An independent review of manned space options was carried out this summer at the request of the Obama administration. The panel concluded NASA would need an additional $6 billion a year to fund the Constellation program and extend the International Space Station program through 2020.

The panel presented four other options as well, including one to encourage private industry to take over launching astronauts to low-Earth orbit while NASA focuses on long-term deep space exploration.

The Obama administration has not yet indicated a favored option. In the meantime, NASA is proceeding with plans to finish the space station and retire the shuttle next year.

No matter what happens, it appears the United States will not have a shuttle replacement ready to fly for at least five to seven years. In the interim, NASA plans to pay the Russians to launch U.S. astronauts to the space station aboard Soyuz capsules at $50 million a seat.

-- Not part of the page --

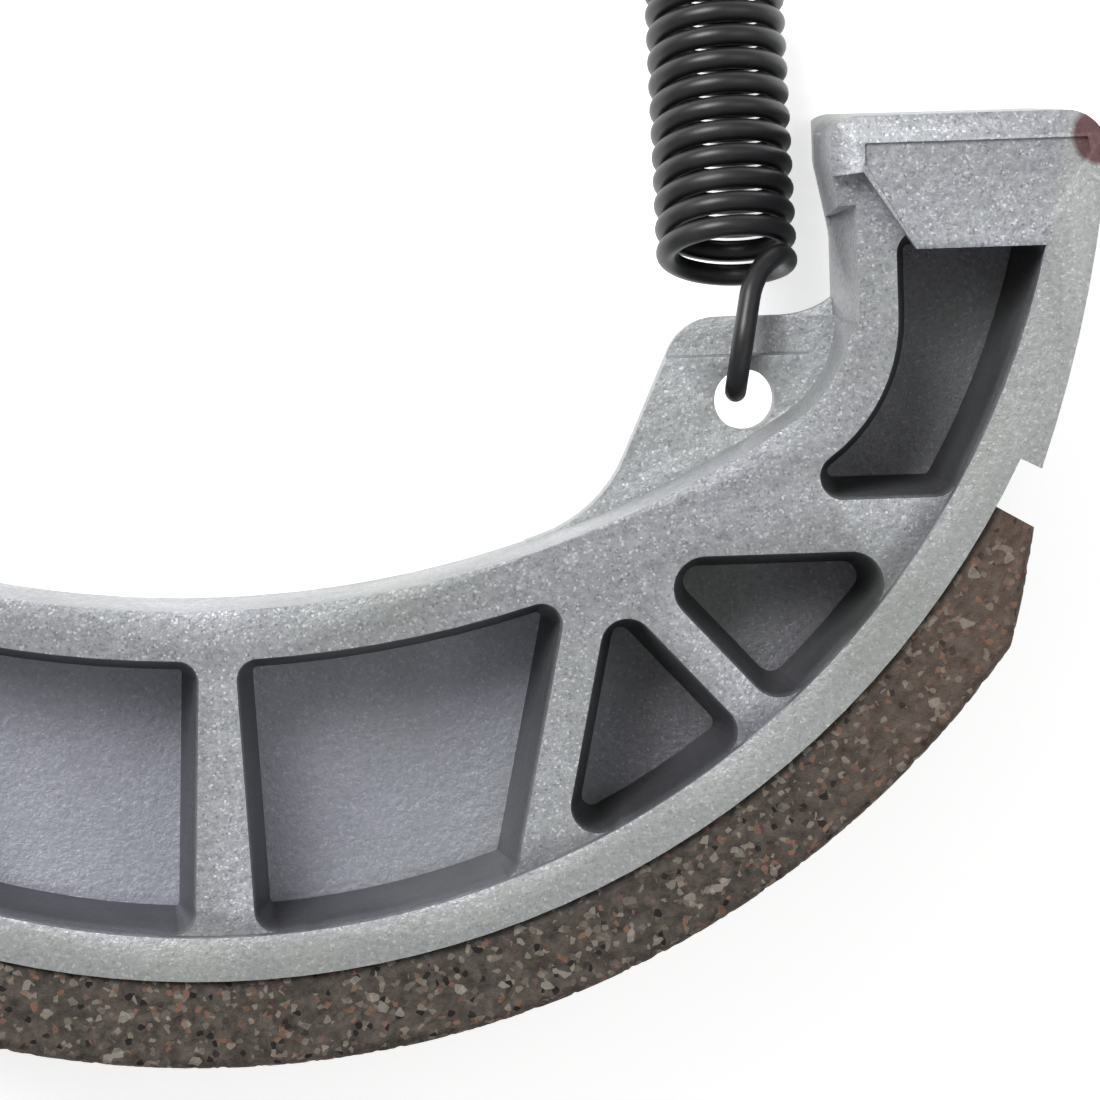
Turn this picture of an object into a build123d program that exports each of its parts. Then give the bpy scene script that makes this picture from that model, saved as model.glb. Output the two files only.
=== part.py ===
from math import asin, atan2, cos, degrees, radians, sin, sqrt, tan
import os

from build123d import *

# One drum brake shoe of a small motorcycle, lying on its back face, in millimetres.
# Z is the drum's axis, and z = 0 is the back face of the rim. X and Y are zero on that axis.
# The shoe's mid-line points along -Y, its cam end is on the +X side, its anchor end on the -X side.

# Drum and rim
drum_radius = 55.0
lining_thickness = 5.0
rim_radius = drum_radius - lining_thickness
rim_thickness = 2.4
shoe_width = 25.0
parting_height = shoe_width / 2

# Web: its inner edge is one large arc, and walls lean away from the parting plane
web_edge_radius = 60.0
web_edge_depth = 29.5
front_draft = 0.8
back_draft = 3.2

# Depths below the rim's face, the same on both sides of the shoe
frame_recess = 1.7
pocket_depth = 8.3

# Frame round the pockets, and the ribs between them
frame_width = 2.9
mid_rib = 1.9
mid_rib_foot = 3.4
cross_rib = 2.2
cross_rib_line = ((21.3, -26.5), (16.5, -48.5))
strut = 2.0
strut_line = ((20.8, -26.5), (34.8, -42.0))
end_rib = 2.85
end_rib_y = -26.1
pocket_corners = (1.2, 1.5, 1.8, 1.3)
cam_pocket_top = -9.9
back_pocket_top = -13.0
anchor_pocket_top = -12.0

# Neck and cam end
neck_x = 35.3
neck_corner = 6.5
neck_top = -10.4
neck_relief_x = 36.15
neck_relief_draft = 4.0
neck_relief_top = -8.3
neck_relief_foot = -15.0
frame_ramp_y = -6.6
bevel_width = 1.5
bevel_depth = 0.7
pad_recess = 0.25
pad_hollow_corners = ((36.5, -5.0), (48.8, -5.0), (48.9, -5.8), (45.9, -10.3), (38.9, -10.3), (36.5, -6.2))
ejector_mark = 2.4
ejector_depth = 0.3
ejector_mark_at = (42.4, -9.2)
pad_x = 34.5
pad_bulge_y = -6.3
pad_corner = 1.7
pad_bend = 3.0
end_face_y = -3.5
cam_edge_x = 50.1
cam_edge_corner = 2.2
land_middle = (48.35, -14.6)
shoulder_radius = 51.3
shoulder_angle = 26.9

# Anchor end
anchor_pin_radius = 6.0
anchor_pin_x = 42.3
anchor_face_y = -3.0

# Spring tabs, each with an eye
tab_thickness = 3.2
eye_x = 30.1
eye_y = -19.3
eye_radius = 1.72
tab_top_y = -14.65
tab_lean_x = 26.75
tab_lean_angle = 65.5
tab_root = 8.0
tab_corner = 3.0
tab_rise = 1.0
tab_rise_run = 2.9

# Lining
lining_half_angle = 59.7
lining_inset = 0.3
lining_taper_drop = 2.4
lining_taper_angle = 6.7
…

The International Space Station is operated as a cooperative venture among the United States, Russia, the European Space Agency, Canada, and Japan. Complex inter-agency agreements govern the lab's operation, the nationalities of the international crews, and how data is exchanged.

The Chinese have launched three manned space missions since 2003, boosting one, two, and three crewmen into orbit respectively, and staging a spacewalk during the most recent flight in 2008.

Responding to a query from CBS News, a NASA spokesman said "adding any international partner to the International Space Station program would require a formal decision by the U.S. government and consultation and agreement among the governments of all of the International Space Station partners. To date, discussions of any type of human space flight cooperation with China has been outside the scope of our bilateral discussions."

Questions about how China might participate in the space station program "need to be discussed, especially since it seems we are going to be operating the station for the next decade," Logsdon said. "If the terms and conditions can be mutually agreed to, I think it would be a great thing."

As for whether U.S. astronauts might one day ride Chinese rockets and vice versa, Logsdon said "20 years ago, launching U.S. astronauts on Russian rockets was inconceivable. But we're doing it, and it's soon going to be the only way to get to station."

"The more systems we have to carry people into space, the better off I think the world is," he said.

Speaking to reporters in Japan, NASA Administrator Charles Bolden, a former shuttle commander, said cooperation on the high frontier could pay dividends for both countries.

"I am perfectly willing, if that's the direction that comes to me, to engage the Chinese in trying to make them a partner in any space endeavor," Bolden said, according to Agence France-Presse. "I think they're a very capable nation.

"They have demonstrated their capability to do something that only two other nations that have done, that is, to put humans in space. And I think that is an achievement you cannot ignore."

He said China is a nation "that is trying to really lead" and that if the two space powers cooperate, "we would probably be better off than if we would not," AFP reported.

UPDATED at 7:55 p.m. CST: Adding NASA response to query about possible Chinese participation in space station program.